**WHAT YOU WILL DO:**
Give back only the lines in the records below from the one with "place in corners)" to the one with "if empty is", both inclusive, word for word.
------ DATASET ENTRIES
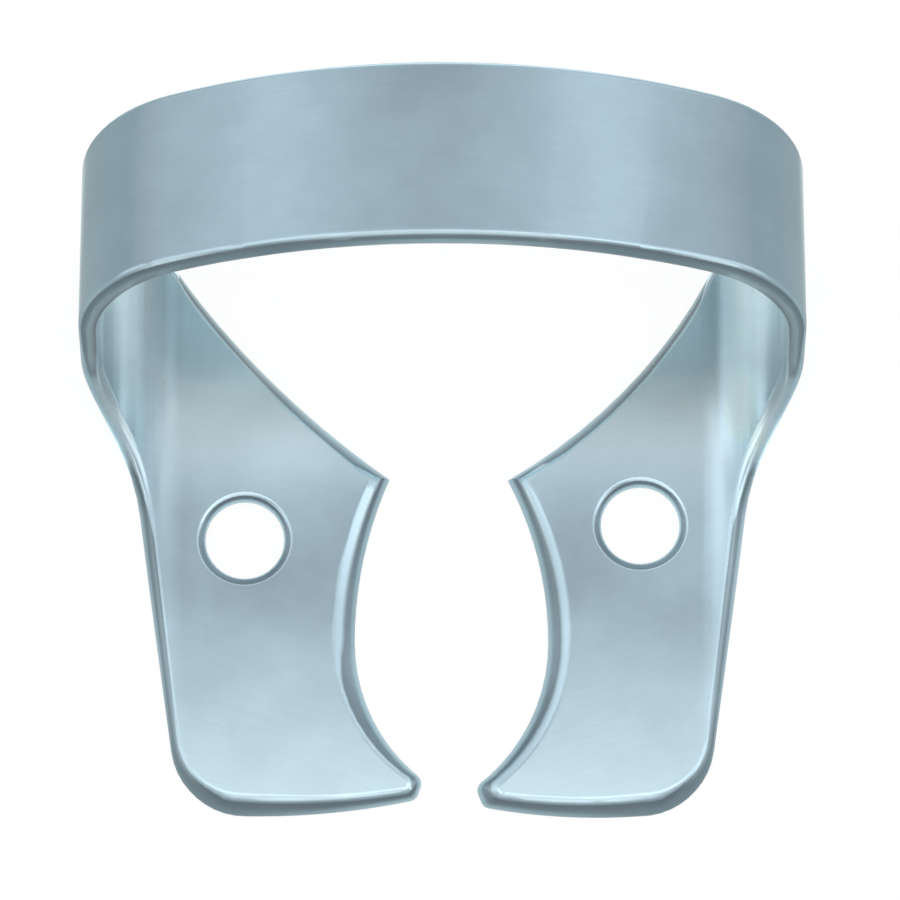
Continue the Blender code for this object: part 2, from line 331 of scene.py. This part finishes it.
------------
------ DATASET ENTRIES
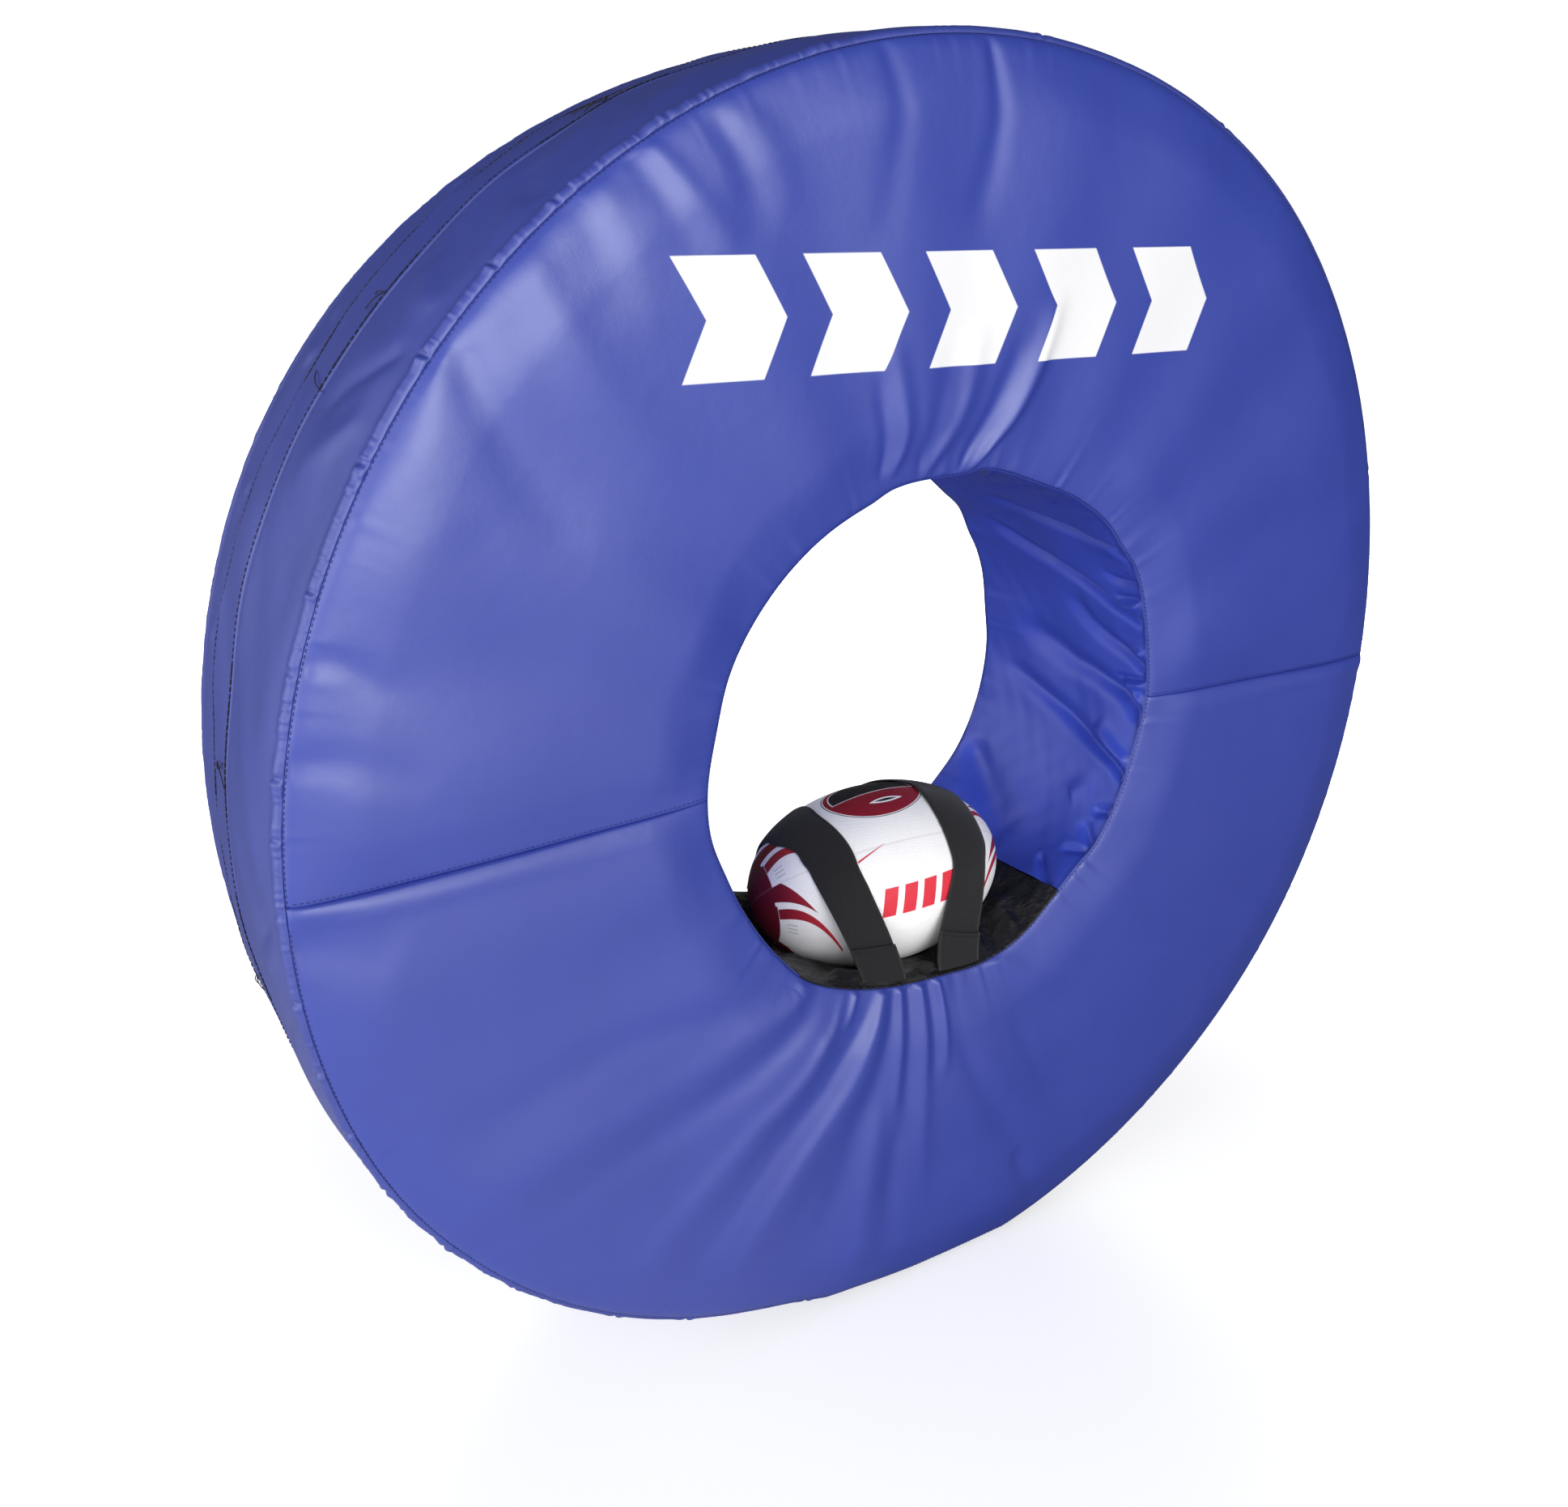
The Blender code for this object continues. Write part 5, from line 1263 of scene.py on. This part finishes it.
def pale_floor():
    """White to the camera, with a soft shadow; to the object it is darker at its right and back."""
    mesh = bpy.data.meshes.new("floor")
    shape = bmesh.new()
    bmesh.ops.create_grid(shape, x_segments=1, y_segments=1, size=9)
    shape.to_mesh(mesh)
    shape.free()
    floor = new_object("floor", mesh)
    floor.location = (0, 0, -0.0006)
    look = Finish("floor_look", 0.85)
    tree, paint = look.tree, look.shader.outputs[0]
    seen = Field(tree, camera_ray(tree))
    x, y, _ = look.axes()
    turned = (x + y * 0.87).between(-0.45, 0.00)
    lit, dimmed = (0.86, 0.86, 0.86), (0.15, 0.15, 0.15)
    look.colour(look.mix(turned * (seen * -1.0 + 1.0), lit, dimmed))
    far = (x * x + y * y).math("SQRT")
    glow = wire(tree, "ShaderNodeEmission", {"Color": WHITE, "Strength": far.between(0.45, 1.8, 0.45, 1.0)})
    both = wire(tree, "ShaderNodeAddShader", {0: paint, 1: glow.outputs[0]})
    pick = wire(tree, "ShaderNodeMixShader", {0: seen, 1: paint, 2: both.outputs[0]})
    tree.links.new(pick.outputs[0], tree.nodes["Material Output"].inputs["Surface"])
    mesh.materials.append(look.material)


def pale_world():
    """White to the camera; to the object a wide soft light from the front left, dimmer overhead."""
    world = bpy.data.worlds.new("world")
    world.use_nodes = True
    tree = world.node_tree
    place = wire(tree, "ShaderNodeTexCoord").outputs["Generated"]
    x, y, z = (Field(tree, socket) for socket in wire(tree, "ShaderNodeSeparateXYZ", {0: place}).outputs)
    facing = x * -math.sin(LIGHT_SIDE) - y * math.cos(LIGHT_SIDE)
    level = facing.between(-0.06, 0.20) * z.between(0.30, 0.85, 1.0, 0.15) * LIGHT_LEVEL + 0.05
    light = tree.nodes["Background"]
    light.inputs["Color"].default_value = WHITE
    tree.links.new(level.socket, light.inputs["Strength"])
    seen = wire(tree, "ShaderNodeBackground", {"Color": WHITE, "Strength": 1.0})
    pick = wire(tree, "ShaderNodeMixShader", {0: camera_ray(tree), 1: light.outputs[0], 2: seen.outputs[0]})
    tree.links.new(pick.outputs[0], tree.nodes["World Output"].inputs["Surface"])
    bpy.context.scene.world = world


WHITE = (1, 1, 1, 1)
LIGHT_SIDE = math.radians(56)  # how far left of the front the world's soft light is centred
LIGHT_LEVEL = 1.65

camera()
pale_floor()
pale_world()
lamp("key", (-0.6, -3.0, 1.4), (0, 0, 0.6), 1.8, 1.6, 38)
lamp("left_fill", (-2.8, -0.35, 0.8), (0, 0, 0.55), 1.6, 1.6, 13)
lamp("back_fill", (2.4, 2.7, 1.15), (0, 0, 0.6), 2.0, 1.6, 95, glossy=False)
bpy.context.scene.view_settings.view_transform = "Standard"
------------
------ DATASET ENTRIES
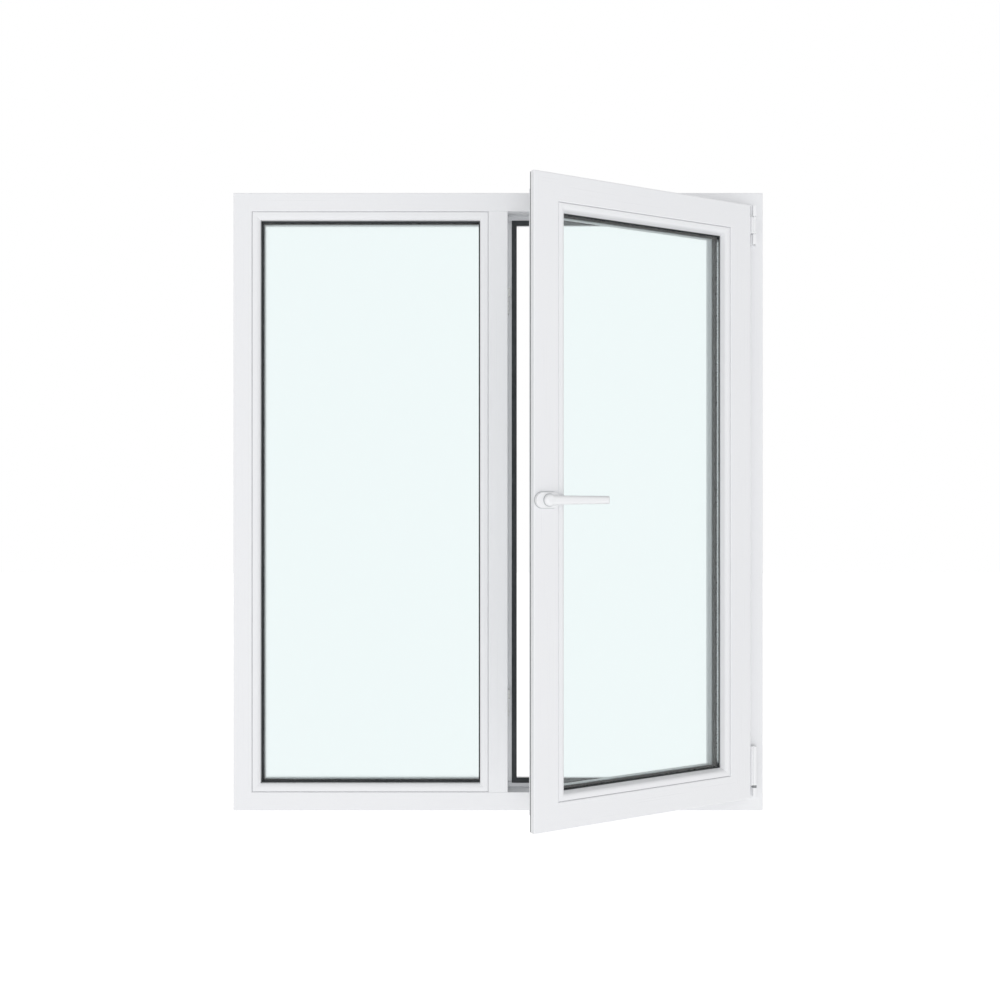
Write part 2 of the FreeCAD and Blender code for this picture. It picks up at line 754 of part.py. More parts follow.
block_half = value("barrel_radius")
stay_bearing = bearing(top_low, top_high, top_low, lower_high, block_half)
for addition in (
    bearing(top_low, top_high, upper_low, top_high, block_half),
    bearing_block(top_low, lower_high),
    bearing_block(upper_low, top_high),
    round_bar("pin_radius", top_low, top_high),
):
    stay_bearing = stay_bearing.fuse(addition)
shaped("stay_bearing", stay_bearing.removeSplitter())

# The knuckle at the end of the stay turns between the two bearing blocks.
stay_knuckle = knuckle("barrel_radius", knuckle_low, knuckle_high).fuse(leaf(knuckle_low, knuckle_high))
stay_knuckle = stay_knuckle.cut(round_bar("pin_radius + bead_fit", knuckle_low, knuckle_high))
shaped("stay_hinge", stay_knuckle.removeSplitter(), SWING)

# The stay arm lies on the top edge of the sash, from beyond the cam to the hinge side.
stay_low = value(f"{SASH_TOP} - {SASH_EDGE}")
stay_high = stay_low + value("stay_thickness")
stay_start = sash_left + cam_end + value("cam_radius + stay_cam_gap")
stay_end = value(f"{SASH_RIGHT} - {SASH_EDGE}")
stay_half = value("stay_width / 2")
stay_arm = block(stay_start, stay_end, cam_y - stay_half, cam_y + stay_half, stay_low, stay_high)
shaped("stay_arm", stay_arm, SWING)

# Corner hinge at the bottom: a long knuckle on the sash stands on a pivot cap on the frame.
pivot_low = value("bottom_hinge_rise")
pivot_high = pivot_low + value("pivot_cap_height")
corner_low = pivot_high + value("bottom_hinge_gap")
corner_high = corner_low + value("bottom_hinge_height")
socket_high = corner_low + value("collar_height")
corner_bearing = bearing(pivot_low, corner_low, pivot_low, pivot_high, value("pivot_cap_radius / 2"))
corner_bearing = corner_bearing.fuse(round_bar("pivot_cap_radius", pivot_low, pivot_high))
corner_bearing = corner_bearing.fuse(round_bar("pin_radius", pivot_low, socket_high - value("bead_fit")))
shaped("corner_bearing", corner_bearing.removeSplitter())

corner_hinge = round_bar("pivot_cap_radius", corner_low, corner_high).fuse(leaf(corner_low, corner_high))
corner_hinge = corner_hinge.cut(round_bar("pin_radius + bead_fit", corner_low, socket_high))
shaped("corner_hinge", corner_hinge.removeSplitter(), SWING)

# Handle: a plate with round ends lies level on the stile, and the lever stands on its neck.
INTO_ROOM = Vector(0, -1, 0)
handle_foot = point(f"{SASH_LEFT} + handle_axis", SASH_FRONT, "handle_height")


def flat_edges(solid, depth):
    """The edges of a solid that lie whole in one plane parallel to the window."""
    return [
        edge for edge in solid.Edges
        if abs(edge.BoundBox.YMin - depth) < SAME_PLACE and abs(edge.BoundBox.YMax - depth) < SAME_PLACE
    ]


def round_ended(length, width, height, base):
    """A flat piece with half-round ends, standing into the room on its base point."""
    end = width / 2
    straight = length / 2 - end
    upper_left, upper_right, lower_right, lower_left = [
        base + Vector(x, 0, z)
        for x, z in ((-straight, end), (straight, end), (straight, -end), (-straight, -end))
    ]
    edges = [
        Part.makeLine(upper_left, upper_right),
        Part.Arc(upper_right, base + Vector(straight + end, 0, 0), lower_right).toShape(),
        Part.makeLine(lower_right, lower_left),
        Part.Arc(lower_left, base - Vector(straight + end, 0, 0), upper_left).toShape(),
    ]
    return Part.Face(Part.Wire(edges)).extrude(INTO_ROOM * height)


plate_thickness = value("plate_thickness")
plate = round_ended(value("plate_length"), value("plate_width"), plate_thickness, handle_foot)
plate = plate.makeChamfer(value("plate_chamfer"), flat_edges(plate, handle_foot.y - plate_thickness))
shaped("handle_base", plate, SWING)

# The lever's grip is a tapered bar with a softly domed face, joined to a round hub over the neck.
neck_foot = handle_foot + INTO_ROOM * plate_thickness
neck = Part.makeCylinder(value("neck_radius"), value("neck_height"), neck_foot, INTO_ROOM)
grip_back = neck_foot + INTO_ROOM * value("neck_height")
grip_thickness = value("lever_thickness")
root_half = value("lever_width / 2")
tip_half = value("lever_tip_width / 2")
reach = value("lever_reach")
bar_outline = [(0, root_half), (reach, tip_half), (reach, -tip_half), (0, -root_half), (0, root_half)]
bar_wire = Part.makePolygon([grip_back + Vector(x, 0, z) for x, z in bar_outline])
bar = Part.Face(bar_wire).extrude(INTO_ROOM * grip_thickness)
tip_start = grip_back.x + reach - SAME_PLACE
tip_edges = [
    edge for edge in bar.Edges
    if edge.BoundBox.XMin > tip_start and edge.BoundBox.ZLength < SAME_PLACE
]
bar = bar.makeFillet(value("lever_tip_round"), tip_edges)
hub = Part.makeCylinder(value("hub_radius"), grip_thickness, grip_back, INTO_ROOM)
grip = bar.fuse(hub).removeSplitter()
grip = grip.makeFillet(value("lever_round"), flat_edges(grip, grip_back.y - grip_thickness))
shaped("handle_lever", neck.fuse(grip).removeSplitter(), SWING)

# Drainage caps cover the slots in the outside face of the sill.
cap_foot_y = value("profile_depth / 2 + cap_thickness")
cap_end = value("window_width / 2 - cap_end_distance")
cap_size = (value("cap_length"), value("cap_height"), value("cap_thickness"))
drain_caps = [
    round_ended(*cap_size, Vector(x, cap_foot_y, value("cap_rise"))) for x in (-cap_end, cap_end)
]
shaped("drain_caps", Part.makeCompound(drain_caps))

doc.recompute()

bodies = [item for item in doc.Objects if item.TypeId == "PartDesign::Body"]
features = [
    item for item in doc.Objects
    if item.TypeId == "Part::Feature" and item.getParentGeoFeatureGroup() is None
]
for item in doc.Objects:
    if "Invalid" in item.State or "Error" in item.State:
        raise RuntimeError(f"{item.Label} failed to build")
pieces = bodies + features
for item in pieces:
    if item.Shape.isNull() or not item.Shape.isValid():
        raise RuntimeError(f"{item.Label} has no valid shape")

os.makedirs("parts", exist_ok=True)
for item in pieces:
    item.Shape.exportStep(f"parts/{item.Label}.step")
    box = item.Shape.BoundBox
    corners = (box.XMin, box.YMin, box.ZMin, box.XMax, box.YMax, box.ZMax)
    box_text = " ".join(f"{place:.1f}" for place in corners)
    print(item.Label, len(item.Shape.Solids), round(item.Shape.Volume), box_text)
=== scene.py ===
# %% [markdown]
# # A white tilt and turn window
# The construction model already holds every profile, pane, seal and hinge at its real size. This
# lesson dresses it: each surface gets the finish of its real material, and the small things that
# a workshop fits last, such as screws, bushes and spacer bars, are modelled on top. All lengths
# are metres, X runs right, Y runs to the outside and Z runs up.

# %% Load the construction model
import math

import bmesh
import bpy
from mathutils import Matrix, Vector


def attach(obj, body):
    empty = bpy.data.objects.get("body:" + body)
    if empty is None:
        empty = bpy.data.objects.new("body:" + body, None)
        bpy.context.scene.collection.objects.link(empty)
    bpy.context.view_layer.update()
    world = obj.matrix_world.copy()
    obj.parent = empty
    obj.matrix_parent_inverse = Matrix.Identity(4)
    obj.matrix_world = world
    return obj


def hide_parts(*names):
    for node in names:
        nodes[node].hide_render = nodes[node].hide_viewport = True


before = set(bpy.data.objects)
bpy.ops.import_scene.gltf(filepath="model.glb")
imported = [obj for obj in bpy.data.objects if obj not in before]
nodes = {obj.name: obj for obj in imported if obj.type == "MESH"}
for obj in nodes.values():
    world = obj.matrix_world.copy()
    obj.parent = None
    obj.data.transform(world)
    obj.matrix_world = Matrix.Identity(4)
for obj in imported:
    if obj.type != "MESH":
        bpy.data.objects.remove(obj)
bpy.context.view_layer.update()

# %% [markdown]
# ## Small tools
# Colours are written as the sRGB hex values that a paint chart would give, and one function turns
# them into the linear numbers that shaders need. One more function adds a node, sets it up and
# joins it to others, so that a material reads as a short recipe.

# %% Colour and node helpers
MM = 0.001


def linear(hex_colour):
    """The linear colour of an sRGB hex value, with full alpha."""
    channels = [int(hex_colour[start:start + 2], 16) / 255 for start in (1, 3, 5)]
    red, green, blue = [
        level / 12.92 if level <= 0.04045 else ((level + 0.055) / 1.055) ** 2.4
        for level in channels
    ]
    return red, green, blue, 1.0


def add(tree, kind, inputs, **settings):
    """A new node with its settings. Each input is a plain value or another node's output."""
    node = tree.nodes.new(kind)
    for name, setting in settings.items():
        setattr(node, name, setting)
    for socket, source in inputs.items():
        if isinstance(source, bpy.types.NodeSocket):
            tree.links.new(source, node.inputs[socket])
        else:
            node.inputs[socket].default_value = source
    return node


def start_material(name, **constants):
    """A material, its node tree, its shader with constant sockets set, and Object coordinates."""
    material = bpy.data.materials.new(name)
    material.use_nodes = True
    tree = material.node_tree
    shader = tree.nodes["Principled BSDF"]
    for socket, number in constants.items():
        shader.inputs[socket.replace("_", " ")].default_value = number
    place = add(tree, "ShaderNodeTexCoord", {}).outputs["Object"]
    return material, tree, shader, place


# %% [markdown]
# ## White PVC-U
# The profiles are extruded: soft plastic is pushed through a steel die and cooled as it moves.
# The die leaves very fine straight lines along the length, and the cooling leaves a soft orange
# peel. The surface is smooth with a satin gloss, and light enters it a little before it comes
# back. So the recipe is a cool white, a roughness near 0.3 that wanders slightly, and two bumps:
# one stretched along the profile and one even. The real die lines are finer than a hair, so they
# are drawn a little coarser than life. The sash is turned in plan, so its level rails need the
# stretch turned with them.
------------
**RESULT BELOW:**
    box_text = " ".join(f"{place:.1f}" for place in corners)
    print(item.Label, len(item.Shape.Solids), round(item.Shape.Volume), box_text)
=== scene.py ===
# %% [markdown]
# # A white tilt and turn window
# The construction model already holds every profile, pane, seal and hinge at its real size. This
# lesson dresses it: each surface gets the finish of its real material, and the small things that
# a workshop fits last, such as screws, bushes and spacer bars, are modelled on top. All lengths
# are metres, X runs right, Y runs to the outside and Z runs up.

# %% Load the construction model
import math

import bmesh
import bpy
from mathutils import Matrix, Vector


def attach(obj, body):
    empty = bpy.data.objects.get("body:" + body)
    if empty is None:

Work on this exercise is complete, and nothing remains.